_STATED PROBLEM:_
Quote, with no changes, the lines that run from the top of the material to the line with "return BVHTree.FromPolygons([Vector(p) for", both included.

_DATA EXCERPT:_
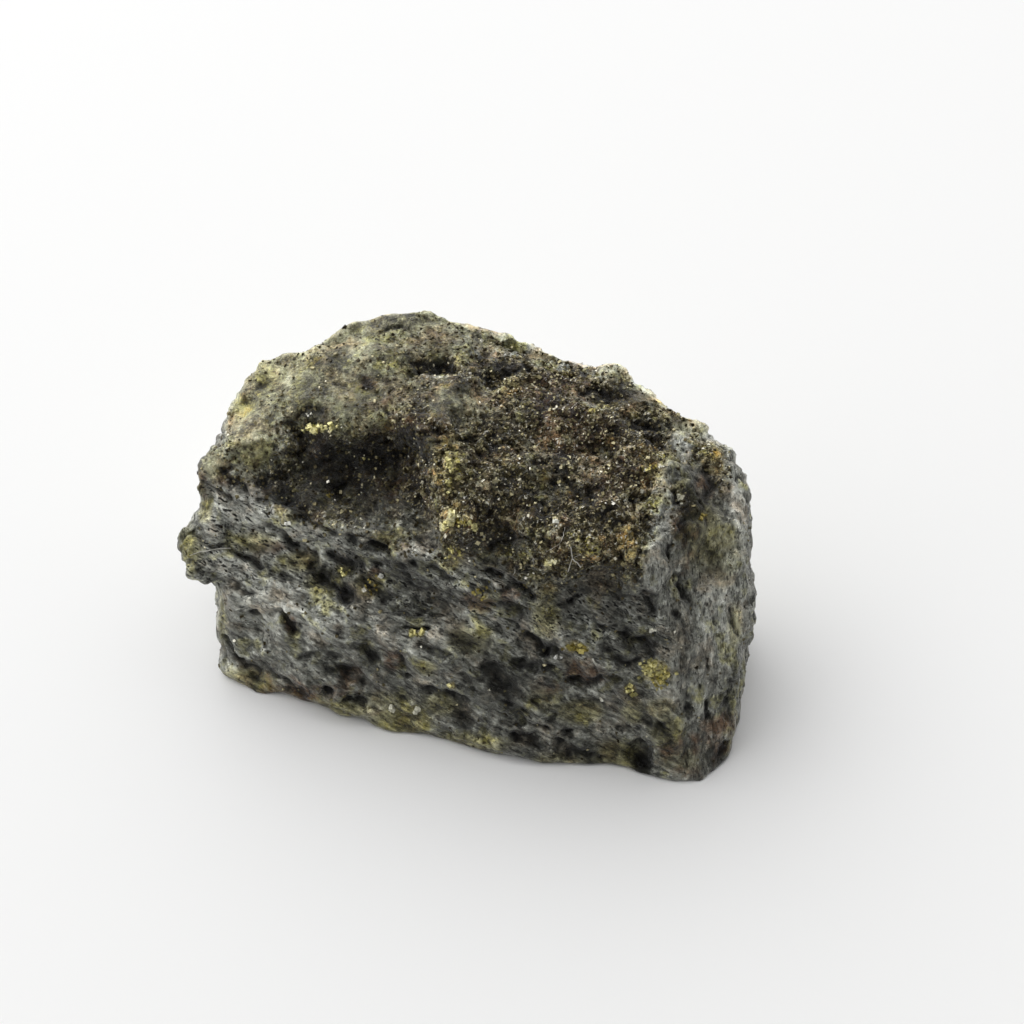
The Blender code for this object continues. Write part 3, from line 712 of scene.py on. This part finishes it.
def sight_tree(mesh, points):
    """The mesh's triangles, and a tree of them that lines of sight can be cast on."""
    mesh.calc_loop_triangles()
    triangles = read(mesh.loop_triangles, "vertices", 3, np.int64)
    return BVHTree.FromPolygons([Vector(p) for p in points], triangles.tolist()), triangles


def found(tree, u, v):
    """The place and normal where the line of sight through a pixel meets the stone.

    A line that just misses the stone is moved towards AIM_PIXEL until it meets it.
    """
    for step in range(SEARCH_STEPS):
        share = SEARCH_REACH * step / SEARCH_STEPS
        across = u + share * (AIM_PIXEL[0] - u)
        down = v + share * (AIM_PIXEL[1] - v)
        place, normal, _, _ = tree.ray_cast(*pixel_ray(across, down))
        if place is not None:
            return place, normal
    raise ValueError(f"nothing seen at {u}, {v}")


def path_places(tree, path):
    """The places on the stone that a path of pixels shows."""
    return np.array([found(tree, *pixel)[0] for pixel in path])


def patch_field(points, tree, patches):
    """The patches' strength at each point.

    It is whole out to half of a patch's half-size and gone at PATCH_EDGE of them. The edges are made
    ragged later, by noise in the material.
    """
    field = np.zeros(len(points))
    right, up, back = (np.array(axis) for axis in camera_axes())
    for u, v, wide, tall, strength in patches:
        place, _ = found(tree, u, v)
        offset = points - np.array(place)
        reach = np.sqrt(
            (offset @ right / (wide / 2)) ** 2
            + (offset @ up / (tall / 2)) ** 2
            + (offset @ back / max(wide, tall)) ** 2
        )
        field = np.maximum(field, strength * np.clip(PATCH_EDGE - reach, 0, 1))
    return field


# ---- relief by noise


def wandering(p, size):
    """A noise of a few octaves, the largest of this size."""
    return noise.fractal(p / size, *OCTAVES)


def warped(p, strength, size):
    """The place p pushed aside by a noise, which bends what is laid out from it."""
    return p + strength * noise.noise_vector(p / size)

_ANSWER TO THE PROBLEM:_
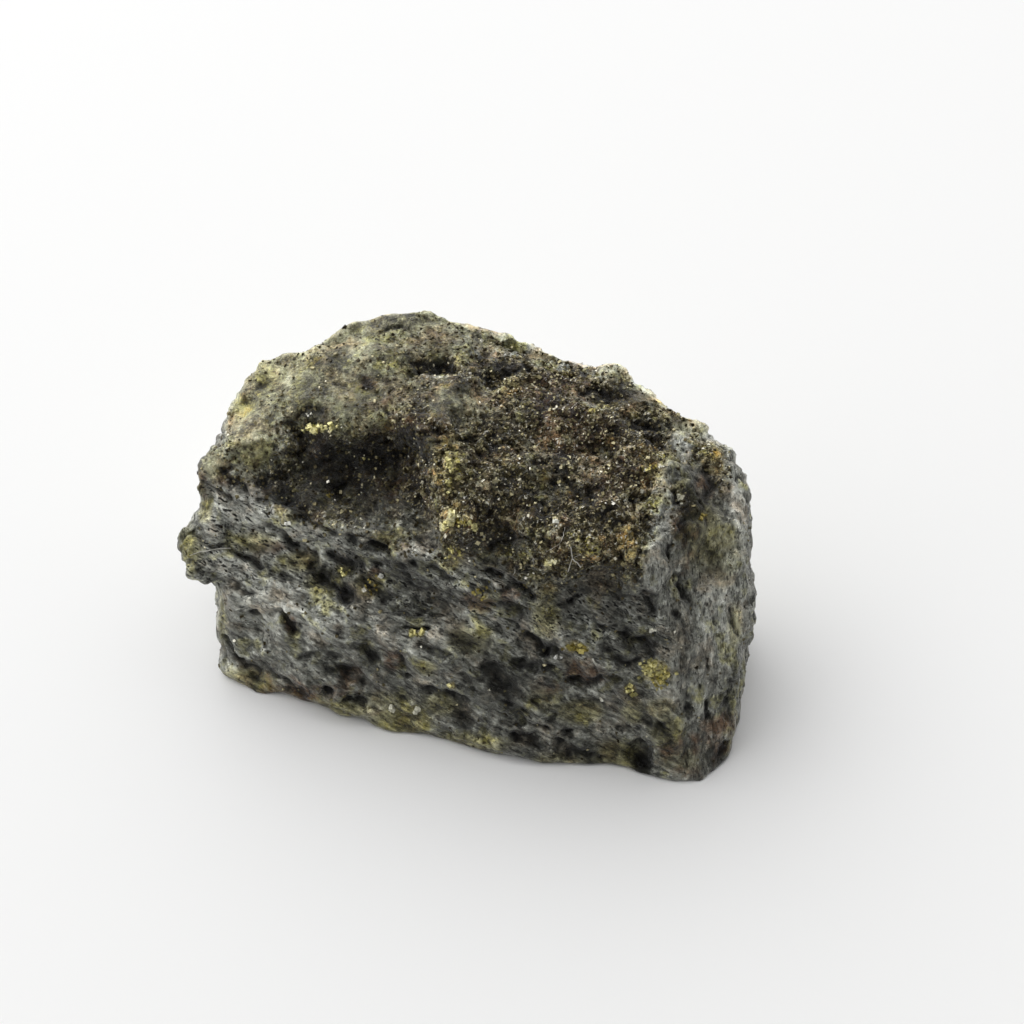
The Blender code for this object continues. Write part 3, from line 712 of scene.py on. This part finishes it.
def sight_tree(mesh, points):
    """The mesh's triangles, and a tree of them that lines of sight can be cast on."""
    mesh.calc_loop_triangles()
    triangles = read(mesh.loop_triangles, "vertices", 3, np.int64)
    return BVHTree.FromPolygons([Vector(p) for p in points], triangles.tolist()), triangles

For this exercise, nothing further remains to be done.